The sixth step could be realized in Fig. 5C that the MEpink module had a strong positive correlation with macrophages. Among them, there were 149 genes in the pink module. In case of MM > 0.8 and GS > 0.5, 18 genes most relevant to macrophage infiltration were selected for following research. Table 1 exhibited the function of 18 genes. A barplot was drawn (Additional file 2: Figure S2), and these genes were highly expressed in tumors. A total of 18 genes were all up-regulated in tumor tissues in Heat map (Additional file 3: Figure S3). From the correlation heat map (Fig. 5D), we could know the co-expression relation between these genes. All the values were greater than 0.5, indicating that these genes were correlated with each pair, which was also confirmed by WGCNA. After finding the modules associated with the phenotypes, the PPI bar chart (Fig. 5E) was obtained. Genes were at the core position, and the genes could be screened according to different conditions. Cytoscape software was used to form Fig. 5F. CD86, CYBB, and C3AR1 were identified as hub genes.
Verifying the tissue expression level in THPA and GEPIA database
We obtained the transcription level of real hub genes from THPA. As Additional file 4: Figure S4A exhibited, the expression level of three hub genes was remarkably high in cancer tissues, which also supported our suppose. CYBB, C3AR1, and CD86 were highly correlated, and had high expression in GC (Additional file 4: Figure S4C-E). There was a rising trend in Additional file 4: Figure S4B, but taking out any of them had little effect on survival (p>0.05), indicating that, they might work together.
Verifying the protein expression level by IHC
After IHC staining, it was mostly intuitive that CD86 was highly up-regulated in GC tissues (Fig. 6A). Fig. 6B showed a rise of CYBB expression in tumor tissues compared to adjacent non-tumorous tissues. The positive cell density of C3AR1 was also higher in GC tissues than that in normal tissues (Fig. 6C). These results were consistent with THPA.
Verifying immune infiltration with TIMER
Using the TIMER website, we found the expression level of CD86, CYBB, and C3AR1 had a positive correlation with CD8+T Cells, CD4+T Cells, Macrophages, Neutrophils, and Dendritic cells (Fig. 7B).

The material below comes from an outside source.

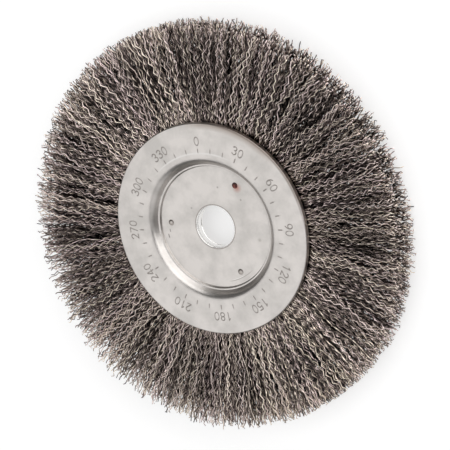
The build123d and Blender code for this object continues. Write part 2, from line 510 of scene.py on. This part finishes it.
def arc(middle_x, middle_y, half_width, half_height, start, end):
    """Points along part of an ellipse, from one angle to another in degrees."""
    swept = np.radians(np.linspace(start, end, 2 * stroke_points))
    return np.stack([middle_x + half_width * np.cos(swept), middle_y + half_height * np.sin(swept)], -1)


def ruled(*corners):
    """Points along straight strokes from corner to corner."""
    share = np.linspace(0, 1, stroke_points)[:, None]
    return np.concatenate([np.array(a) + (np.array(b) - a) * share for a, b in zip(corners, corners[1:])])


def digit_strokes():
    """Centre lines of the ten digits in a box one wide and one high, as a stamping punch cuts them."""
    return {
        "0": [arc(0.5, 0.5, 0.5, 0.5, 0, 360)],
        "1": [ruled((0.2, 0.78), (0.5, 1), (0.5, 0))],
        "2": [arc(0.5, 0.72, 0.46, 0.28, 165, -35), ruled((0.87, 0.56), (0.04, 0), (0.96, 0))],
        "3": [arc(0.46, 0.76, 0.42, 0.24, 150, -90), arc(0.46, 0.26, 0.5, 0.26, 90, -150)],
        "4": [ruled((0.74, 0), (0.74, 1), (0.02, 0.3), (1, 0.3))],
        "5": [ruled((0.9, 1), (0.16, 1), (0.1, 0.56)), arc(0.48, 0.32, 0.48, 0.32, 125, -150)],
        "6": [arc(0.5, 0.31, 0.47, 0.31, 0, 360), arc(0.95, 0.31, 0.92, 0.69, 112, 180)],
        "7": [ruled((0.05, 1), (0.95, 1), (0.35, 0))],
        "8": [arc(0.5, 0.76, 0.4, 0.24, 0, 360), arc(0.5, 0.26, 0.48, 0.26, 0, 360)],
        "9": [arc(0.5, 0.69, 0.47, 0.31, 0, 360), arc(0.05, 0.69, 0.92, 0.69, -68, 0)],
    }


def dial_labels():
    """The dial's labels: text, its place round the arbor in radians, and half its width in millimetres.
    Zero is at the top of the picture and the degrees run clockwise."""
    labels = []
    for degrees in range(0, 360, dial_step):
        text = str(degrees)
        half = (len(text) * (digit_width + digit_gap) - digit_gap) / 2
        labels.append((text, np.radians(90 - degrees), half))
    return labels


def dial_columns():
    """Angles of the columns of the stamped band, and which of them run on through the rest of the plate.
    Those are even all round, and the others lie close together where a label or a tick is stamped. A tick's
    middle column stands a hair aside, so that it never meets an even one."""
    fine = dial_grid / dial_middle
    least = fine / 3
    spans = []
    for _, angle, half in dial_labels():
        reach = (half + stroke_width) / dial_middle
        spans.append(np.arange(angle - reach, angle + reach, fine))
    ticks = np.radians(np.arange(0, 360, tick_step))[:, None]
    across = np.array([-1, -0.5, hair, 0.5, 1]) * stroke_width / tick_middle
    even = np.linspace(0, 2 * np.pi, plate_columns, endpoint=False)
    close = np.sort(np.concatenate([*spans, (ticks + across).ravel()]) % (2 * np.pi))
    away = np.abs((close[:, None] - even + np.pi) % (2 * np.pi) - np.pi).min(1)
    close = close[(away > least) & (np.diff(close, append=np.inf) > least)]
    angles = np.sort(np.concatenate([even, close]))
    return angles, np.flatnonzero(np.isin(angles, even))


def stamped(points):
    """How deep each point of the front plate is pressed: 1 up to a quarter of a stroke's width from its
    centre line, falling smoothly to 0 at three quarters of its width."""
    radius = np.hypot(points[..., 0], points[..., 1])
    angle = np.arctan2(points[..., 1], points[..., 0])
    away = np.full(radius.shape, np.inf)
    strokes = digit_strokes()
    for text, place, half in dial_labels():
        turn = (angle - place + np.pi) % (2 * np.pi) - np.pi
        across = -turn * dial_middle
        up = radius - dial_middle + digit_height / 2
        off_middle = np.abs(up - digit_height / 2)
        near = (np.abs(across) < half + stroke_width) & (off_middle < digit_height / 2 + stroke_width)
        here = np.stack([across[near], up[near]], -1)
        closest = np.full(len(here), np.inf)
        for number, digit in enumerate(text):
            left = number * (digit_width + digit_gap) - half
            for stroke in strokes[digit]:
                drawn = stroke * [digit_width, digit_height] + [left, 0]
                closest = np.minimum(closest, np.linalg.norm(here[:, None] - drawn, axis=2).min(1))
        away[near] = np.minimum(away[near], closest)
    tick_turn = np.radians(tick_step)
    across = ((angle + tick_turn / 2) % tick_turn - tick_turn / 2) * radius
    along = np.maximum(np.abs(radius - tick_middle) - tick_length / 2, 0)
    away = np.minimum(away, np.hypot(across, along))
    depth = np.clip(1.5 - 2 * away / stroke_width, 0, 1)
    return depth * depth * (3 - 2 * depth)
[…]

The degree of macrophage infiltration significantly affected the prognosis. Hence it is worthy of further research and exploration. These genes affected macrophages and had an impact on survival (5-year survival rate, 10-year survival rate and long term survival rate ) (Fig. 7A). In order to explore the relationship between gene copy number variation and immune infiltration abundance, SCNA module was used to analyze the effect of different somatic copy number alterations of CD86, CYBB and C3AR1 on the immune cell infiltration in GC. It showed that these genes had a great influence on immune cell infiltration (Fig. 7C).
Gene function analysis
From the GO enrichment pathway map, we acquainted these 18 genes that were mainly enriched in several pathways (Fig. 8A). These genes mainly regulated the production of tumor necrosis superfamily cytokines. Table 2 exhibited the details. In GC, another GO-Biological Process enrichment analysis of DEGs was displayed in Additional file 5: Table S1. It was delineated that these 18 genes were mainly enriched in the phagosome pathway in the KEGG enrichment pathway map (Fig. 8B). GO-Cellular Components, GO-Molecular Function, and KEGG pathway enrichment analysis of DEGs in GC samples were showed in Table 3.
ClueGO as a Cytoscape plugin that integrated gene ontology (GO) terminology and KEGG/BioCarta pathway were used to create a functionally ordered GO/pathway network[20]. After screening (p <0.05), C3AR1 participated in the regulation of mononuclear cell migration and monocyte chemotaxis. CD86 and CYBB involved in the regulation of cytokine biosynthetic process and interleukin-2 production (Fig. 8C).